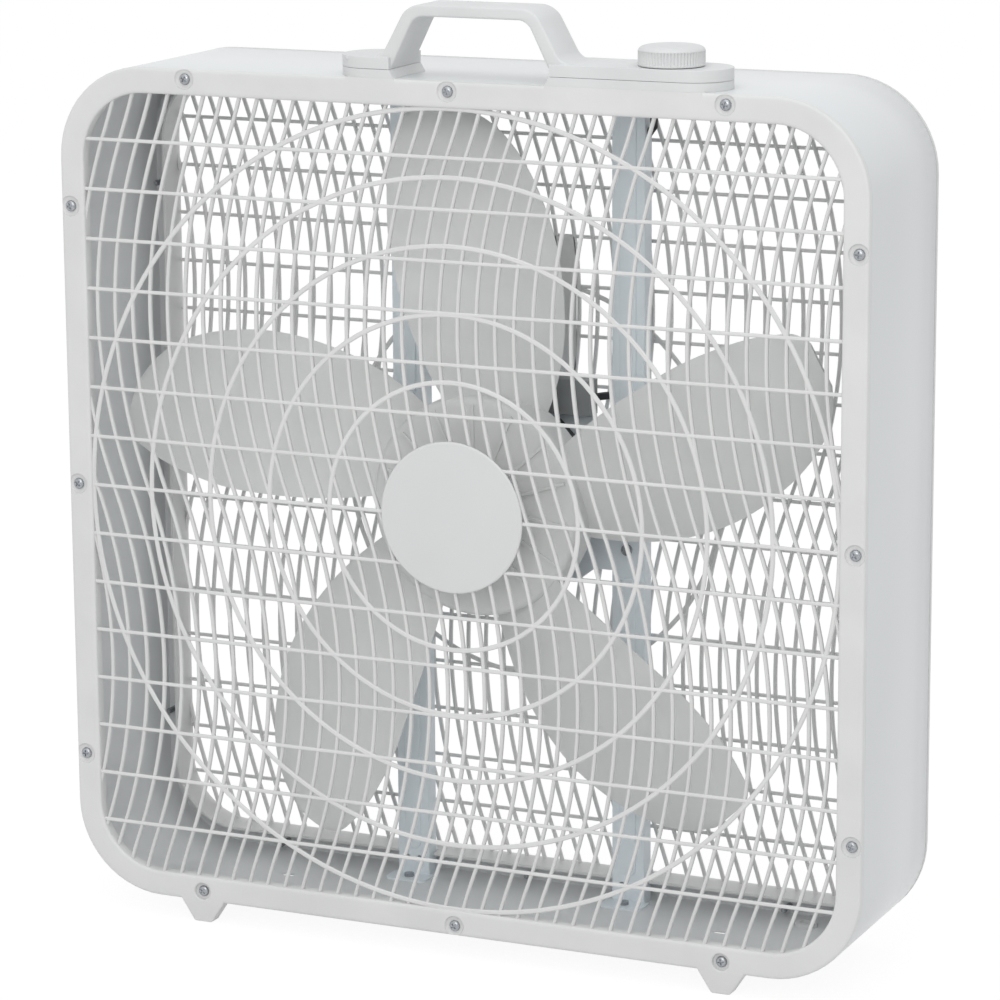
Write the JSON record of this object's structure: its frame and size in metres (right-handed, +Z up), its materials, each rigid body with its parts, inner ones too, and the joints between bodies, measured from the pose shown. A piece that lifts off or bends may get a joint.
---
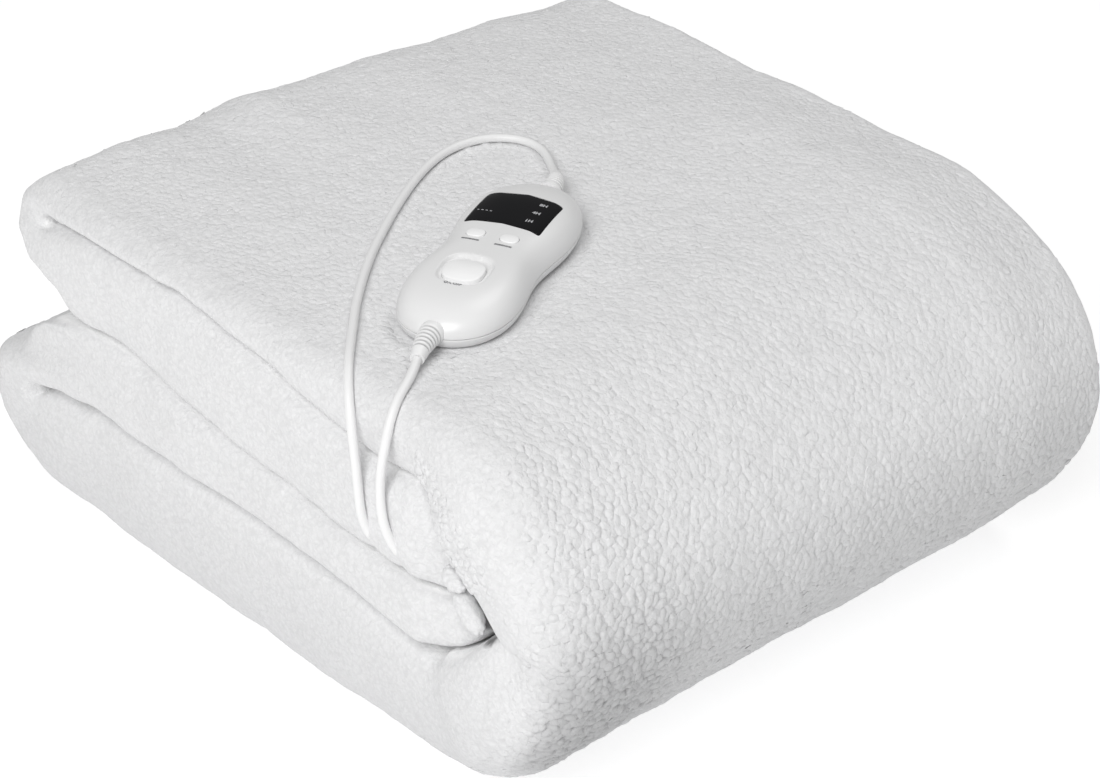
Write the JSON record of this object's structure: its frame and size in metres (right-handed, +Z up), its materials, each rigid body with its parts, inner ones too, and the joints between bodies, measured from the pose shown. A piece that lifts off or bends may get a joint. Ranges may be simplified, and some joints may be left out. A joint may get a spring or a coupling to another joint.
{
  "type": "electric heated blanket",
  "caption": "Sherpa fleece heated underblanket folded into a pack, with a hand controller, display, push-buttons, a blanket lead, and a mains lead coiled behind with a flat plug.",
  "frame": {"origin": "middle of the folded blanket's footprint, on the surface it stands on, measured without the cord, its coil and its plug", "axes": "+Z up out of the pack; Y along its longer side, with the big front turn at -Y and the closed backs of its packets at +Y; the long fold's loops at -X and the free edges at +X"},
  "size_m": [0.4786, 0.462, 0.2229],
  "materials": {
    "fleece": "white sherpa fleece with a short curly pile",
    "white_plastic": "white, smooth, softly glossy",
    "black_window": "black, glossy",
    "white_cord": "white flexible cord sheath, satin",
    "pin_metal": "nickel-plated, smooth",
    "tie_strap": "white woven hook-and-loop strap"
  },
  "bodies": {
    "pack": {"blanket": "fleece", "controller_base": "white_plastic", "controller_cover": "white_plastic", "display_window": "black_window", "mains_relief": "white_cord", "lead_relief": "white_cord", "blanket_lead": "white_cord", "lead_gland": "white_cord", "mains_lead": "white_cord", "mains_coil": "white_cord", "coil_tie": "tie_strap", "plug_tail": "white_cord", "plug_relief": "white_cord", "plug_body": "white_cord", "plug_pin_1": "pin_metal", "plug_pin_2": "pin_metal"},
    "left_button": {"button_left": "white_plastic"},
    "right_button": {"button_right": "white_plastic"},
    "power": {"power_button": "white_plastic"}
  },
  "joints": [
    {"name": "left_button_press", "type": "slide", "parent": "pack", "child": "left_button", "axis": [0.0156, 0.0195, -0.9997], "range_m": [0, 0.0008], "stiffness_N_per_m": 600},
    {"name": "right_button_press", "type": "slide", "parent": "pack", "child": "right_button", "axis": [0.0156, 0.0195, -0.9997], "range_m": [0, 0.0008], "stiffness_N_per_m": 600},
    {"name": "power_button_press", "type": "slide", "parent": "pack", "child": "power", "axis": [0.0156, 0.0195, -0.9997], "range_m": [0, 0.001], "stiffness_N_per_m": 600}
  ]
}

Task prompt:
Find each line in the records holding the string "with" and show it.

Result below:
Write the JSON record of this object's structure: its frame and size in metres (right-handed, +Z up), its materials, each rigid body with its parts, inner ones too, and the joints between bodies, measured from the pose shown. A piece that lifts off or bends may get a joint.
Write the JSON record of this object's structure: its frame and size in metres (right-handed, +Z up), its materials, each rigid body with its parts, inner ones too, and the joints between bodies, measured from the pose shown. A piece that lifts off or bends may get a joint. Ranges may be simplified, and some joints may be left out. A joint may get a spring or a coupling to another joint.
  "caption": "Sherpa fleece heated underblanket folded into a pack, with a hand controller, display, push-buttons, a blanket lead, and a mains lead coiled behind with a flat plug.",
  "frame": {"origin": "middle of the folded blanket's footprint, on the surface it stands on, measured without the cord, its coil and its plug", "axes": "+Z up out of the pack; Y along its longer side, with the big front turn at -Y and the closed backs of its packets at +Y; the long fold's loops at -X and the free edges at +X"},
    "fleece": "white sherpa fleece with a short curly pile",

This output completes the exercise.